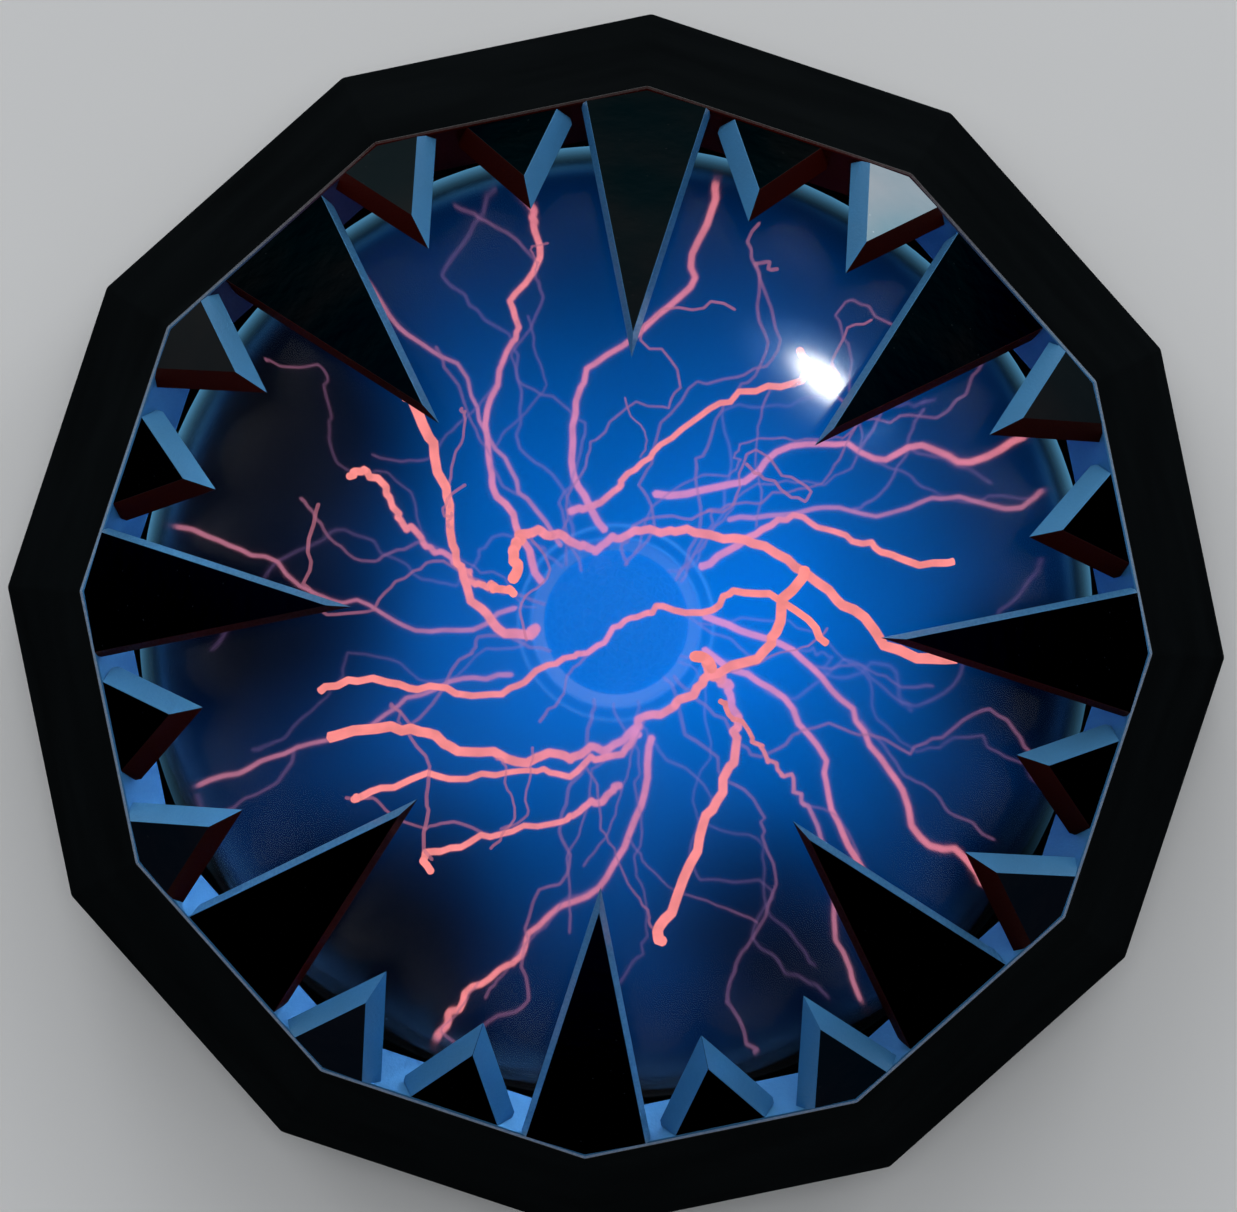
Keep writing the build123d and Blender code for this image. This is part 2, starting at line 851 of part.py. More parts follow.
housing_screws = screws(
    housing_screw_places,
    housing_screw_radius,
    housing_screw_head_radius,
    housing_screw_head_height,
    housing_screw_length,
    plate_bottom_z + housing_screw_head_height,
)
save("housing_screws", housing_screws)

flange_screws = screws(
    cup_screw_places + cradle_screw_places,
    inner_screw_radius,
    inner_screw_head_radius,
    inner_screw_head_height,
    inner_screw_length,
    plate_top_z + cradle_flange_height,
    heads_down=False,
)
board_screws = screws(
    board_screw_places,
    inner_screw_radius,
    inner_screw_head_radius,
    inner_screw_head_height,
    inner_screw_length,
    board_top_z,
    heads_down=False,
)
with BuildPart() as inner_screws:
    add(flange_screws.part)
    add(board_screws.part)
save("inner_screws", inner_screws)

# ---- Controls ----
with BuildPart() as dc_jack:
    rearward(
        bay_inner_y - jack_body_depth,
        bay_inner_y,
        lambda: at(jack_x, 0, lambda: Rectangle(jack_body_width, jack_body_height)),
    )
    rearward(
        bay_inner_y,
        bay_back_y + jack_nose_stand_out,
        lambda: at(jack_x, 0, lambda: Circle(jack_nose_radius)),
    )
    rearward(
        bay_back_y + jack_nose_stand_out - jack_bore_depth,
        bay_back_y + jack_nose_stand_out,
        lambda: at(jack_x, 0, lambda: Circle(jack_bore_radius)),
        Mode.SUBTRACT,
    )
save("dc_jack", dc_jack)

with BuildPart() as dc_jack_pin:
    jack_bore_end_y = bay_back_y + jack_nose_stand_out - jack_bore_depth
    rearward(
        jack_bore_end_y,
        jack_bore_end_y + jack_pin_length,
        lambda: at(jack_x, 0, lambda: Circle(jack_pin_radius)),
    )
    fillet(edges().filter_by(GeomType.CIRCLE).sort_by(Axis.Y)[-1], jack_pin_radius / 2)
save("dc_jack_pin", dc_jack_pin)

shoe_back_y = bay_inner_y - switch_body_depth + switch_can_wall + lever_clearance
with BuildPart() as mode_switch_body:
    rearward(
        bay_inner_y - switch_body_depth,
        bay_inner_y,
        lambda: at(switch_x, 0, lambda: Rectangle(switch_body_width, switch_body_height)),
    )
    rearward(
        bay_inner_y - switch_body_depth + switch_can_wall,
        bay_inner_y - switch_can_wall,
        lambda: at(
            switch_x,
            0,
            lambda: Rectangle(
                lever_shoe_width + 2 * switch_travel + 2 * lever_clearance,
                switch_body_height - 2 * switch_can_wall,
            ),
        ),
        Mode.SUBTRACT,
    )
    rearward(
        bay_inner_y - switch_can_wall,
        bay_inner_y,
        lambda: at(
            switch_x,
            0,
            lambda: Rectangle(
                lever_width + 2 * switch_travel + 2 * lever_clearance,
                lever_height + 2 * lever_clearance,
            ),
        ),
        Mode.SUBTRACT,
    )
save("mode_switch_body", mode_switch_body)

with BuildPart() as mode_switch_lever:
    rearward(
        shoe_back_y,
        shoe_back_y + lever_shoe_depth,
        lambda: at(
            switch_x,
            0,
            lambda: Rectangle(
                lever_shoe_width, switch_body_height - 2 * switch_can_wall - 2 * lever_clearance
            ),
        ),
    )
    rearward(
        shoe_back_y,
        shoe_back_y + lever_length,
        lambda: at(switch_x, 0, lambda: Rectangle(lever_width, lever_height)),
    )
    fillet(faces().sort_by(Axis.Y)[-1].edges(), seam_chamfer)
save("mode_switch_lever", mode_switch_lever)

with BuildPart() as potentiometer_body:
    rearward(
        bay_inner_y - pot_depth,
        bay_inner_y,
        lambda: at(knob_x, 0, lambda: Circle(pot_radius)),
    )
    rearward(
        bay_inner_y,
        bay_back_y + bushing_stand_out,
        lambda: at(knob_x, 0, lambda: Circle(bushing_radius)),
    )
    rearward(
        bay_inner_y - pot_depth / 2,
        bay_back_y + bushing_stand_out,
        lambda: at(knob_x, 0, lambda: Circle(shaft_radius + shaft_clearance)),
        Mode.SUBTRACT,
    )
save("potentiometer_body", potentiometer_body)

with BuildPart() as potentiometer_nut:
    rearward(
        bay_back_y,
        bay_back_y + nut_height,
        lambda: at(
            knob_x,
            0,
            lambda: RegularPolygon(nut_across_flats / 2, nut_sides, major_radius=False),
        ),
    )
    rearward(
        bay_back_y,
        bay_back_y + nut_height,
        lambda: at(knob_x, 0, lambda: Circle(bushing_radius + screw_clearance)),
        Mode.SUBTRACT,
    )
save("potentiometer_nut", potentiometer_nut)

shaft_end_y = knob_face_y - knob_height / 2
with BuildPart() as potentiometer_shaft:
    rearward(
        bay_inner_y - pot_depth / 2 + lever_clearance,
        shaft_end_y,
        lambda: at(knob_x, 0, lambda: Circle(shaft_radius)),
    )
save("potentiometer_shaft", potentiometer_shaft)

with BuildPart() as sensitivity_knob:
    rearward(knob_back_y, knob_face_y, lambda: at(knob_x, 0, lambda: Circle(knob_radius)))
    fillet(edges().filter_by(GeomType.CIRCLE).sort_by(Axis.Y)[-1], seam_chamfer)
    rearward(
        knob_back_y,
        shaft_end_y,
        lambda: at(knob_x, 0, lambda: Circle(shaft_radius)),
        Mode.SUBTRACT,
    )

    def flutes():
        with Locations((knob_x, 0)):
            with PolarLocations(knob_radius, knob_flute_count, start_angle=90 / knob_flute_count):
                Circle(knob_flute_radius)

    rearward(knob_back_y, knob_face_y, flutes, Mode.SUBTRACT)
    rearward(
        knob_face_y - pointer_depth,
        knob_face_y,
        lambda: at(
            knob_x,
            knob_radius / 2,
            lambda: Rectangle(pointer_width, knob_radius - 2 * pointer_end_gap),
        ),
        Mode.SUBTRACT,
    )
save("sensitivity_knob", sensitivity_knob)

# ---- Driver board and what stands on it ----
with BuildPart() as driver_board:
    prism(
        board_bottom_z,
        board_top_z,
        lambda: at(
            0,
            board_middle_y,
            lambda: Rectangle(2 * board_half_width, board_rear_y - board_front_y),
        ),
    )

    def board_holes():
        with Locations(*board_screw_places):
            Circle(inner_screw_radius + screw_clearance)

    prism(board_bottom_z, board_top_z, board_holes, Mode.SUBTRACT)
save("driver_board", driver_board)

core_plane_y = transformer_y + core_depth / 2
core_centre_z = board_top_z + core_height / 2
window_width = (core_width - 4 * core_limb) / 2
window_height = core_height - 2 * core_limb
with BuildPart() as flyback_core:
    with BuildSketch(Plane(origin=(0, core_plane_y, core_centre_z), x_dir=(1, 0, 0), z_dir=(0, -1, 0))):
        Rectangle(core_width, core_height)
        with Locations(
            (-core_limb - window_width / 2, 0), (core_limb + window_width / 2, 0)
        ):
            Rectangle(window_width, window_height, mode=Mode.SUBTRACT)
    extrude(amount=core_depth)
save("flyback_core", flyback_core)

with BuildPart() as flyback_coil:
    prism(
        core_centre_z - window_height / 2 + coil_end_gap,
        core_centre_z + window_height / 2 - coil_end_gap,
        lambda: at(0, transformer_y, lambda: Circle(coil_radius)),
    )
    prism(
        core_centre_z - window_height / 2,
        core_centre_z + window_height / 2,
        lambda: at(
            0,
            transformer_y,
            lambda: Rectangle(
                2 * core_limb + 2 * tongue_clearance, core_depth + 2 * tongue_clearance
            ),
        ),
        Mode.SUBTRACT,
    )
save("flyback_coil", flyback_coil)

with BuildPart() as heat_sink:
    prism(
        board_top_z,
        board_top_z + sink_height,
        lambda: at(
            sink_x + sink_plate / 2, transformer_y, lambda: Rectangle(sink_plate, sink_length)
        ),
    )

    def fins():
        spacing = (sink_length - sink_fin_width) / (sink_fin_count - 1)
        with Locations((sink_x + sink_plate + sink_fin_reach / 2, transformer_y)):
            with GridLocations(0, spacing, 1, sink_fin_count):
                Rectangle(sink_fin_reach, sink_fin_width)

    prism(board_top_z, board_top_z + sink_height, fins)
save("heat_sink", heat_sink)

with BuildPart() as switching_transistor:
    transistor_x = sink_x - transistor_thickness / 2
    prism(
        board_top_z + transistor_lead_height,
        board_top_z + transistor_lead_height + transistor_height,
        lambda: at(
            transistor_x, transformer_y, lambda: Rectangle(transistor_thickness, transistor_width)
        ),
    )

    def transistor_leads():
        with Locations((transistor_x, transformer_y)):
            with GridLocations(0, transistor_lead_pitch, 1, transistor_lead_count):
                Rectangle(transistor_lead_thickness, transistor_lead_width)

    prism(board_top_z, board_top_z + transistor_lead_height, transistor_leads)
save("switching_transistor", switching_transistor)

with BuildPart() as capacitors:
    capacitor_x = -(board_half_width + core_width / 2) / 2 + capacitor_nudge

    def large_cans():
        with Locations((capacitor_x, transformer_y)):
            with GridLocations(0, capacitor_pitch, 1, 2):
                Circle(capacitor_radius)

    prism(board_top_z, board_top_z + capacitor_height, large_cans)
    prism(
        board_top_z,
        board_top_z + small_capacitor_height,
        lambda: at(
            -core_width / 2, transformer_y + core_depth, lambda: Circle(small_capacitor_radius)
        ),
    )
save("capacitors", capacitors)

chip_x = chip_length / 2 + chip_offset
chip_y = transformer_y + core_depth
with BuildPart() as timer_chip:
    prism(
        board_top_z + chip_stand_off,
        board_top_z + chip_stand_off + chip_height,
        lambda: at(chip_x, chip_y, lambda: Rectangle(chip_length, chip_width)),
    )

    def chip_pins():
        with Locations((chip_x, chip_y)):
            with GridLocations(
                chip_length / chip_pin_columns,
                chip_width - chip_pin_size,
                chip_pin_columns,
                chip_pin_rows,
            ):
                Rectangle(chip_pin_size, chip_pin_size)

    prism(board_top_z, board_top_z + chip_stand_off, chip_pins)
save("timer_chip", timer_chip)

microphone_x = -chip_length / 2 - microphone_radius
with BuildPart() as microphone:
    prism(
        board_top_z,
        board_top_z + microphone_height,
        lambda: at(microphone_x, chip_y, lambda: Circle(microphone_radius)),
    )
    prism(
        board_top_z + microphone_height - microphone_hole_depth,
        board_top_z + microphone_height,
        lambda: at(microphone_x, chip_y, lambda: Circle(microphone_hole_radius)),
        Mode.SUBTRACT,
    )
save("microphone", microphone)


def wire(points, radius, bends):
    """A round wire along straight runs joined by arcs."""
    with BuildLine() as route:
        FilletPolyline(*points, radius=bends)
    path = route.wires()[0]
    with BuildSketch(Plane(origin=path @ 0, z_dir=path % 0)) as section:
        Circle(radius)
    sweep(section.sketch, path=path)


hv_bend_y = transformer_y - coil_radius - hv_lead_bend
with BuildPart() as hv_lead:
    wire(
        [
            (0, transformer_y - coil_radius, hv_lead_start_z),
            (0, hv_bend_y, hv_lead_start_z),
            (0, hv_bend_y - hv_lead_drop, hv_lead_end_z),
            (0, terminal_radius, hv_lead_end_z),
        ],
        hv_lead_radius,
        hv_lead_bend,
    )
save("hv_lead", hv_lead)

with BuildPart() as panel_leads:
    for control_x, rear_y, pins in (
        (jack_x, bay_inner_y - jack_body_depth, (-0.5, 0.5)),
        (switch_x, bay_inner_y - switch_body_depth, (-1, 0, 1)),
        (knob_x, bay_inner_y - pot_depth, (-1, 0, 1)),
    ):
        for pin in pins:
            lead_x = control_x + pin * panel_lead_pitch
            wire(
                [
                    (lead_x, rear_y, panel_lead_height_z),
                    (lead_x, panel_lead_landing_y, panel_lead_height_z),
                    (lead_x, panel_lead_landing_y, board_top_z),
                ],
                panel_lead_radius,
                panel_lead_bend,
            )
save("panel_leads", panel_leads)
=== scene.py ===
"""Plasma ball: its finishes, its glowing gas and streamers, the floor, the light and the camera.

Lengths are in metres in the CAD model's frame: +Z runs up the globe's axis and +Y to the rear.
"""
import json
import random
from math import acos, cos, pi, radians, sin, sqrt

import bmesh
import bpy
from mathutils import Matrix, Vector, noise

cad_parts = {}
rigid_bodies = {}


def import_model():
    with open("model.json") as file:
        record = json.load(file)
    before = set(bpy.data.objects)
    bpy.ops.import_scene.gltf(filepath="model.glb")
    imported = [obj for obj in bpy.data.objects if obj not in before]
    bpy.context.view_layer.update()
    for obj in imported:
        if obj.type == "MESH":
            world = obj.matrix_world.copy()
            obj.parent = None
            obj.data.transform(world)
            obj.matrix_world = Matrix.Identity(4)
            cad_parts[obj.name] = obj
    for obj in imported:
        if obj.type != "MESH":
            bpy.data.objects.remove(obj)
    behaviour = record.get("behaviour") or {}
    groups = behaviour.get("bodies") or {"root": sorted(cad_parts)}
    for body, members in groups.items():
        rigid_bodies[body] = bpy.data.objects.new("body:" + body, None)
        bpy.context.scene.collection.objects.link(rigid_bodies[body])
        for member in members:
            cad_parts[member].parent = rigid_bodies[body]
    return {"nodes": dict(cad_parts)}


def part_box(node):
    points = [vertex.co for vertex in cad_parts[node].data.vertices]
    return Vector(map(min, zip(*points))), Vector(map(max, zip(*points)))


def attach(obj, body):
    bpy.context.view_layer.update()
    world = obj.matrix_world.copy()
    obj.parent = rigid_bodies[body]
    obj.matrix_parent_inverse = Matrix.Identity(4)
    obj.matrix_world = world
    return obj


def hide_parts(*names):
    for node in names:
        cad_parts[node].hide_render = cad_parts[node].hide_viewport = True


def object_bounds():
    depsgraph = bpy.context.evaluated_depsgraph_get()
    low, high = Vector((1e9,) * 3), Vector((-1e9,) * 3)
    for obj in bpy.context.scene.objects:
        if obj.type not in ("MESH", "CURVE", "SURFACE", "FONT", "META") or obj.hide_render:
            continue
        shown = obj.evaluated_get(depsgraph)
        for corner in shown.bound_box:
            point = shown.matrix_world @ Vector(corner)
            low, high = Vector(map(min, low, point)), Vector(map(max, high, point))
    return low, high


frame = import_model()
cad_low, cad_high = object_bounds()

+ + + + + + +

### INSTRUCTIONS TO FOLLOW
Produce an exact copy of the lines from the one containing "shown = obj.evaluated_get(depsgraph)" through the last line, and of nothing else.

### EXERCISE OUTPUT
        shown = obj.evaluated_get(depsgraph)
        for corner in shown.bound_box:
            point = shown.matrix_world @ Vector(corner)
            low, high = Vector(map(min, low, point)), Vector(map(max, high, point))
    return low, high


frame = import_model()
cad_low, cad_high = object_bounds()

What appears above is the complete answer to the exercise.